For this study, we have focused on the declarative modeling language Declare. Recently, also dynamic condition response (DCR) graphs [41] have gained increasing interest. DCR graphs, like Declare, allow for the specification of declarative process models, support the specification of sub-processes [24], and have been applied in a case study for a cross-organizational case management system [25]. Unlike Declare, DCR graphs focus on a set of core constraints instead of allowing for the specification of arbitrary constraints. DCR graphs also employ different formalisms for operationalizing constraints. So far, contributions related to DCR graphs have rather focused on technical aspects, such as technical feasibility, formal correctness, and expressiveness, while understandability issues have not been approached yet.

In this work, we investigated the outcome of a process modeling endeavor, i.e., the process model. Recently, researchers have begun to investigate the process of creating a model, referred to as the process of process modeling [50]. Similar to this work, the way in which modelers make sense of a model, while creating it, is investigated, e.g., by visualizing the process of process modeling [11]. Similarly, different personalized modeling styles [49] and modeling strategies have been identified [12]. Even though this stream of research promises to provide insights into the sense-making during modeling, none of these works has investigated the creation of declarative models yet. Rather, current works seem to focus on imperative modeling languages.

6 Summary and outlook

Declarative approaches to business process modeling have recently attracted interest, as they provide a high degree of flexibility [47]. However, the increase in flexibility comes at the cost of understandability and hence might result in maintainability problems of respective process models [47, 67]. To advance the understandability of declarative process models, we conducted an empirical investigation, consisting of an exploratory study and a follow-up study. The exploratory study investigated how system analysts make sense of declarative process models specified in Declare and provided insights into associated problems. Further, the results indicate that system analysts read declarative process models in a sequential way. Regarding the combination of constraints, the exploratory found that single constraints caused only minor problems, but combinations of several constraints seem to be challenging. More specifically, hidden dependencies, as caused by the combination of constraints, were hardly identified.

In the follow-up study, we set out to confirm and refine the findings of the exploratory study. In the exploratory study, we found that system analysts read declarative process models in an iterative and sequential way. However, this finding could not be fully confirmed in the follow-up study. In particular, the follow-up study showed that starting at the init constraint and proceeding in a sequential way, considering the execution order of activities, is a common strategy. However, the analysis also showed that there is a second commonly applied strategy, in which the analysis is started in the top-left corner, reading the model in a top-down manner. In the exploratory study—due to the way models were laid out—these two strategies coincided. Using models with two different layout variants in the follow-up study, we were able to identify these two distinct strategies.

All other findings of the exploratory study could be confirmed and refined in the follow-up study.

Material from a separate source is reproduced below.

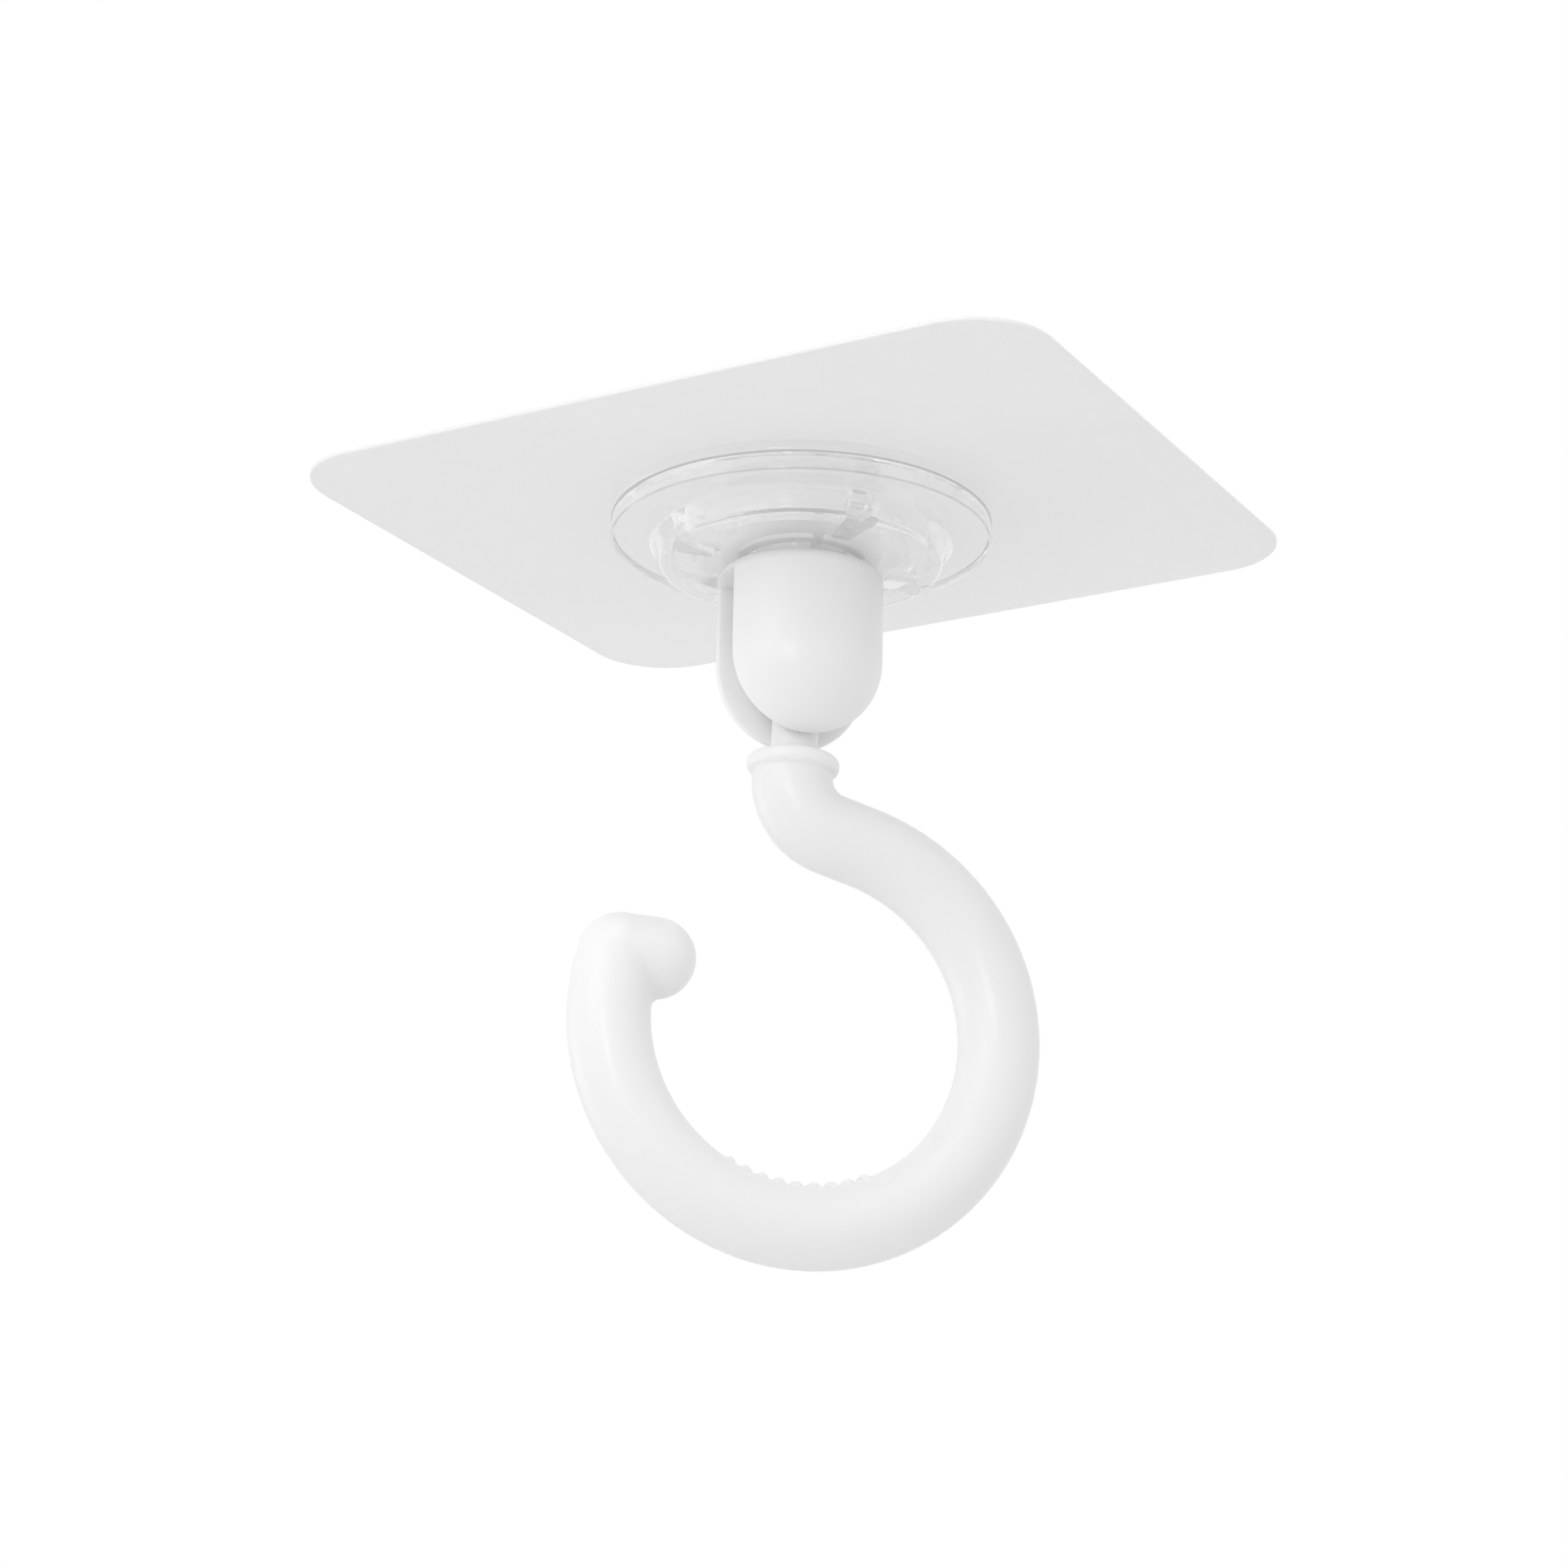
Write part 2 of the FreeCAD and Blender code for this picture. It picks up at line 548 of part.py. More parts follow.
# Hook: eye with two stub trunnions, neck, collar, and a round bar bent to an open ring with a
# turned-in nub at its end and grip ribs across the inside of its lowest part
def make_hook():
    body = new_body("hook")
    neck_sketch = new_sketch(body, "neck_section", "XZ_Plane")
    neck_top = "-Sizes.eye_radius / 2"
    collar_top = "-(Sizes.collar_drop - Sizes.collar_rim)"
    collar_end = "-(Sizes.collar_drop + Sizes.collar_rim)"
    outline(neck_sketch, [
        ("0", neck_top),
        ("Sizes.neck_radius", neck_top),
        ("Sizes.neck_radius", collar_top),
        ("Sizes.collar_radius", collar_top),
        ("Sizes.collar_radius", collar_end),
        ("0", collar_end),
    ])
    neck = revolve(body, "PartDesign::Revolution", "neck_and_collar", neck_sketch)
    doc.recompute()
    edges = rims(neck.Shape, SIZES["collar_radius"])
    round_edges(body, "collar_rims", edges, "Sizes.collar_rounding")
    doc.recompute()
    edges = rims(body.Tip.Shape, SIZES["neck_radius"], "lowest")
    round_edges(body, "neck_blend", edges, "Sizes.neck_blend")

    path = new_sketch(body, "hook_path", "XZ_Plane")
    draw_hook_path(path)
    bar_sketch = new_sketch(body, "bar_section", "XY_Plane")
    bar_sketch.setExpression(".AttachmentOffset.Base.z", "-Sizes.collar_drop")
    circle(bar_sketch, "Sizes.bar_radius", "0")
    doc.recompute()
    bar = body.newObject("PartDesign::AdditivePipe", "bar")
    bar.Profile = bar_sketch
    bar.Spine = (path, [f"Edge{number}" for number in range(1, 5)])
    doc.recompute()
    edges = rims(bar.Shape, SIZES["bar_radius"], "highest")
    round_edges(body, "collar_blend", edges, "Sizes.collar_blend")
    doc.recompute()

    nub_sketch = new_sketch(body, "nub_section", "XZ_Plane")
    tip_across = f"{RING_ACROSS} - Sizes.ring_radius * cos({TIP_ANGLE})"
    nub_sketch.setExpression(".AttachmentOffset.Base.x", tip_across)
    nub_sketch.setExpression(".AttachmentOffset.Base.y", f"{TIP_RISE} - {RING_DEPTH}")
    draw_nub(nub_sketch)
    nub = body.newObject("PartDesign::Revolution", "nub")
    nub.Profile = nub_sketch
    nub.ReferenceAxis = (nub_sketch, ["H_Axis"])
    nub.Angle = FULL_TURN
    doc.recompute()
    round_edges(body, "nub_blend", crook_edges(nub.Shape), "Sizes.nub_rounding")

    eye_sketch = new_sketch(body, "eye_outline", "XZ_Plane")
    circle(eye_sketch, "Sizes.eye_radius", "0")
    extrude(body, "PartDesign::Pad", "eye", eye_sketch, EYE_THICKNESS)
    trunnion_sketch = new_sketch(body, "trunnion_outline", "XZ_Plane")
    circle(trunnion_sketch, "Sizes.trunnion_radius", "0")
    extrude(body, "PartDesign::Pad", "trunnions", trunnion_sketch, TRUNNION_SPAN)

    make_grip_ribs(body)
    upright = FreeCAD.Rotation(FreeCAD.Vector(0, 0, 1), SIZES["swivel_angle"])
    hang = FreeCAD.Rotation(FreeCAD.Vector(0, 1, 0), SIZES["hang_angle"])
    body.Placement = FreeCAD.Placement(FreeCAD.Vector(0, 0, -SIZES["pivot_depth"]), upright * hang)
    return body


def make_grip_ribs(body):
    """Row of beads that wrap the inside of the bar and sink into it towards the sides."""
    sketch = new_sketch(body, "grip_section", "XZ_Plane")
    sketch.setExpression(".AttachmentOffset.Base.x", RING_ACROSS)
    sketch.setExpression(".AttachmentOffset.Base.y", f"-{RING_DEPTH}")
    half_row = "(Sizes.grip_count - 1) / 2 * Sizes.grip_pitch"
    sketch.setExpression(".AttachmentOffset.Rotation.Angle", f"-Sizes.grip_centre - {half_row}")
    axis_height = "-(Sizes.ring_radius - Sizes.grip_shift)"
    bead, axis = range(2)
    low = -SIZES["ring_radius"]
    reach = SIZES["grip_bead"]
    middle = FreeCAD.Vector(0, low + SIZES["grip_ring"], 0)
    sketch.addGeometry(Part.Circle(middle, FreeCAD.Vector(0, 0, 1), reach), False)
    sketch.addGeometry(Part.LineSegment(FreeCAD.Vector(-reach, low, 0), FreeCAD.Vector(reach, low, 0)), True)
    place_point(sketch, bead, 3, "0", f"{axis_height} + Sizes.grip_ring")
    dimension(sketch, "bead_radius", "Sizes.grip_bead", "Radius", bead, reach)
    place_point(sketch, axis, 1, "-Sizes.grip_bead", axis_height)
    place_point(sketch, axis, 2, "Sizes.grip_bead", axis_height)
    rib = body.newObject("PartDesign::Revolution", "grip_rib")
    rib.Profile = sketch
    rib.ReferenceAxis = (sketch, ["Axis0"])
    rib.Angle = FULL_TURN
    doc.recompute()
    ribs = body.newObject("PartDesign::PolarPattern", "grip_ribs")
    ribs.Originals = [rib]
    ribs.Axis = (sketch, ["N_Axis"])
    bind(ribs, Angle="(Sizes.grip_count - 1) * Sizes.grip_pitch", Occurrences="Sizes.grip_count")
    body.Tip = ribs


def crook_edges(shape):
    """Edges where the slimmer nub leaves the ring and the ball at its end."""
    nose = SIZES["bar_radius"] - SIZES["nub_slimming"]
    names = []
    for number, edge in enumerate(shape.Edges, start=1):
        faces = [face.Surface for face in shape.ancestorsOfType(edge, Part.Face)]
        on_nub = any(isinstance(face, Part.Cylinder) and abs(face.Radius - nose) < TINY for face in faces)
        on_ball = any(isinstance(face, Part.Sphere) and face.Radius > nose + TINY for face in faces)
        on_ring = any(isinstance(face, Part.Toroid) for face in faces)
        if on_nub and (on_ball or on_ring):
            names.append(f"Edge{number}")
    return names


def check(bodies):
    """Stop on any object that failed and on any piece that is not one sound solid."""
    for item in doc.Objects:
        if "Invalid" in item.State or "Error" in item.State:
            raise ValueError(f"{item.Name} failed: {item.State}")
    for body in bodies:
        if body.Shape.isNull() or not body.Shape.isValid():
            raise ValueError(f"{body.Label} is not a valid shape")
        if len(body.Shape.Solids) != 1:
            raise ValueError(f"{body.Label} has {len(body.Shape.Solids)} solids")


def main():
    os.makedirs("parts", exist_ok=True)
    write_sheet()
    bodies = [
        make_adhesive_sheet(),
        make_base_disc(),
        make_cover_disc(),
        make_yoke(),
        make_hook(),
    ]
    doc.recompute()
    check(bodies)
    for body in bodies:
        body.Shape.exportStep(f"parts/{body.Label}.step")
        print(f"{body.Label}: {body.Shape.Volume:.1f} mm3, {len(body.Shape.Faces)} faces")


main()
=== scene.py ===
import math

import bmesh
import bpy
from mathutils import Euler, Matrix, Vector


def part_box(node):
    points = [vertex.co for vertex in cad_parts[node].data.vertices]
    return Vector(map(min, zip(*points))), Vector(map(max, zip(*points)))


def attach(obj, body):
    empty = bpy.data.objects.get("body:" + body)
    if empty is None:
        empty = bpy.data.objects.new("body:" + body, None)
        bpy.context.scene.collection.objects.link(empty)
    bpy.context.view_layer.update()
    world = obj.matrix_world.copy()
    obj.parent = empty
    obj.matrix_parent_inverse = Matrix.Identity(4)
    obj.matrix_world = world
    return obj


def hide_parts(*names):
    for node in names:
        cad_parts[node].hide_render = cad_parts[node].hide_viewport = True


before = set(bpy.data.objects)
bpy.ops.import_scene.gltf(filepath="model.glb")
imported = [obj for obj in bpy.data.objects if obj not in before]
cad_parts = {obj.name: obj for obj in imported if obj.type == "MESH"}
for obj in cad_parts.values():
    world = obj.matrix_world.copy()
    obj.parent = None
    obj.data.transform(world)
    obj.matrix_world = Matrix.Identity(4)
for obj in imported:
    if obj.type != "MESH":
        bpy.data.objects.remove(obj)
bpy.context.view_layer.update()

bl_info = {
    "name": "Ceiling Hook",
    "version": (1, 0, 0),
    "blender": (4, 5, 0),
    "location": "3D View > Sidebar > Ceiling Hook",
    "description": "Clear sheet and discs, white yoke and hook, on a pale studio stage",
    "category": "Object",
}

MM = 0.001
PLATE = "ceiling_plate"

# Low and high corner of each clear solid, in millimetres
SHEET_LOW, SHEET_HIGH = (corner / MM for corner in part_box("adhesive_sheet"))
BASE_LOW, BASE_HIGH = (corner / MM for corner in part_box("base_disc"))
COVER_LOW, COVER_HIGH = (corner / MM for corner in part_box("cover_disc"))

# Base disc: hub and lugs, in millimetres
HUB_RADIUS = 12.4
HUB_BORE_RADIUS = 11.1
LUG_ROOT_DEPTH = 0.65
LUG_REACH = 2.1
LUG_HEIGHT = 1.25

# Cover disc: plate, tapered boss and the cavity in it, radii and heights in millimetres
PLATE_UNDER = -3.95
BOSS_ROOT_RADIUS = 17.0
BOSS_FACE_RADIUS = 15.8
BOSS_ROUNDING = 0.5
BORE_RADIUS = 6.33
CAVITY_RADIUS = 14.7
CAVITY_FLOOR = -5.6
LEDGE_RADII = (12.55, 15.25)
LEDGE_HEIGHTS = (-3.65, -2.4)
WINDOW_RADII = (10.2, 18.0)
WINDOW_BELOW_FACE = 1.0
WINDOW_BELOW_PLATE = 0.5
WINDOW_ROUNDING = 0.3

# Painted shade lines on the discs' rims: depth from the rim, half width from full to none, and
# place from the joint and from the cover's lower edge, in millimetres
RIM_LINE_DEPTH = 0.35
RIM_LINE_HALF = (0.06, 0.14)
JOINT_LINE_BELOW = 0.05
EDGE_LINE_ABOVE = 0.15

# Facets across each rounding, and in the sweep of a lug, a ledge or a window
CORNER_SEGMENTS = 24
RIM_SEGMENTS = 4
LOWER_SEGMENTS = 6
FINE_SEGMENTS = 2
EDGE_SEGMENTS = 3
SWEEP_STEPS = 6

SMOOTH_ANGLE = math.radians(32)
SHEET_EDGE_ANGLE = math.radians(60)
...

In particular, the follow-up study showed that single constraints—analogous to the exploratory study—did not cause considerable problems. The combination of constraints, however, caused considerable challenges. These challenges could be observed in the context of several tasks like naming minimal traces, naming valid traces, understanding pairs of constraints, and understanding hidden dependencies. In addition, the study showed that experience regarding declarative process modeling correlates with accuracy, i.e., the amount of correct answers, while experience regarding imperative modeling did not lead to better results. While literature suggests that process modeling knowledge can be transferred from one imperative language to the other quite easily [51], this apparently does not hold for different paradigms. Moreover, regarding the assessment of understandability, a close relationship between mental effort and accuracy could be established. Besides the combination of constraints, aspects of declarative process models that graphically look similar to imperative concepts, e.g., cycle-looking structures and directed edges, were mentioned.

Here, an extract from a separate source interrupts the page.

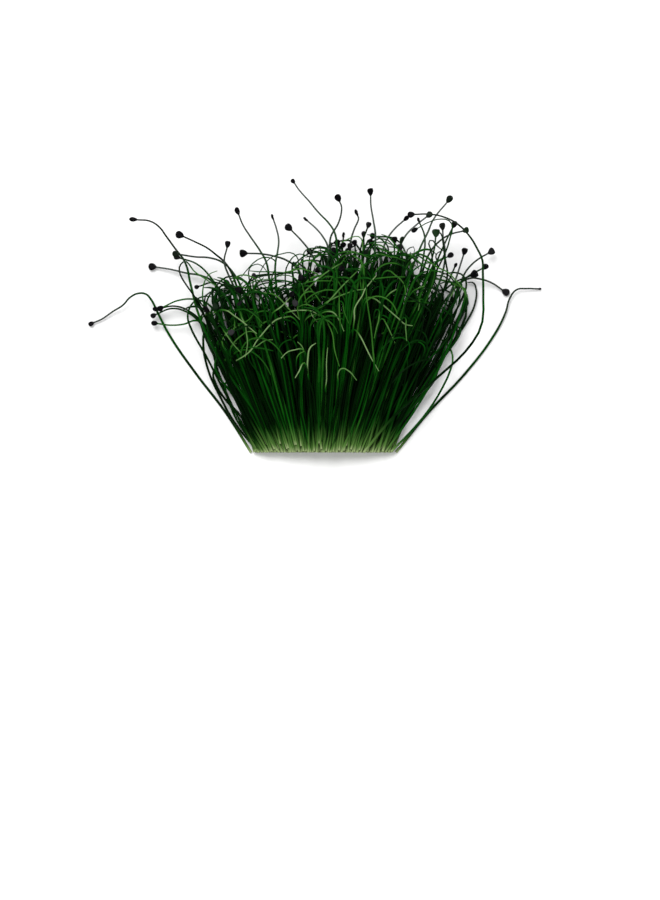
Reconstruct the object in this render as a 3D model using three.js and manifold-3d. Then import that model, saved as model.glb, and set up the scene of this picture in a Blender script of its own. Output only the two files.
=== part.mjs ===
// A cut bunch of chive sprouts, laid down on a flat surface.
// Millimetres. +Y runs from the cut ends towards the tips, +Z is up off the surface.
//
// Thin sprouts fan out from the gathered cut ends. Each long one keeps its own path and ends in
// the black seed hull that clings to its tip. Under them lie five dense tufts of shorter stems,
// whose cut ends press together.
import * as THREE from 'three';
import { mergeVertices } from 'three/addons/utils/BufferGeometryUtils.js';
import Module from 'manifold-3d';

const wasm = await Module();
wasm.setup();

// Driving dimensions
const STEM_FOOT_RADIUS = 0.6;
const STEM_TIP_RADIUS = 0.4;
const STEM_SIDES = 6;
const STEM_STEP_LENGTH = 8.5;

const HULL_LENGTH = 3.6;
const HULL_WIDTH = 3.0;
const HULL_THICKNESS = 1.7;
const HULL_SIDES = 8;
const HULL_GAP = 0.3;

const TUFT_STEM_FOOT_RADIUS = 0.9;
const TUFT_STEM_TIP_RADIUS = 0.5;
const TUFT_STEM_SIDES = 6;
const TUFT_STEM_STEPS = 4;
const TUFT_STEM_SPACING = 1.35;
const TUFT_LEVEL_HEIGHT = 1.2;
const TUFT_ROWS = [5, 4, 5];
const FOOT_LINE = -58.9;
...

Our studies focused on the sense-making of manually created Declare models, but we did not consider models created with the help of process mining. Even though approaches for mining declarative constraints, e.g., [32], certainly support the creation of declarative process models, it seems likely that certain post-processing steps are necessary. For instance, as the follow-up study showed, a model’s layout is an important aspect when trying to make sense of a model. As the entry point of a declarative process model is not necessarily unique [67], automatically laying out a declarative process model may not always be possible. Hence, one option might be to start with a process model that was created by process mining and to manually adapt the model according to the findings of this work, e.g., to clean up the layout and to avoid the usage of paired constraints.

To improve the understandability of declarative process models, it seems particularly promising to make hidden dependencies explicit, e.g., by providing computer-based support, facilitating the interpretation of constraints [67], and to make use of modularization [68]. Regarding designing declarative process modeling notations, it might be recommendable to avoid representing declarative models in a way similar to imperative models, especially when semantic differs considerably (cf. Mindshift Learning theory [3]). Guidelines aiming to improve the understandability of conceptual models are introduced in Sect. 5, but guidelines easing the sense-making of declarative process model in order to avoid pitfalls are still missing. Sections 3.3 and 4.3 show frequently occurring difficulties (e.g., paired constraints and hidden dependencies) that should be specifically addressed in class. Even though the data provided first insights into the process of understanding declarative models, further investigations are needed. Particularly, replications utilizing more complex models seem to be appropriate means for additional empirical tests. Although the think-aloud protocols already provided a detailed view on the reasoning processes of system analysts, we plan to employ eye movement analysis for more detailed analysis. The adoption of eye tracking, as discussed in [48], allows for accurately identifying parts of the process model system analysts are focusing on. In addition, this technology allows for constantly assessing the mental effort [23], allowing for the identification of particularly challenging parts in the process model. Based on these insights, we intend to evolve our work toward empirically founded guidelines enabling better understandability of declarative process models.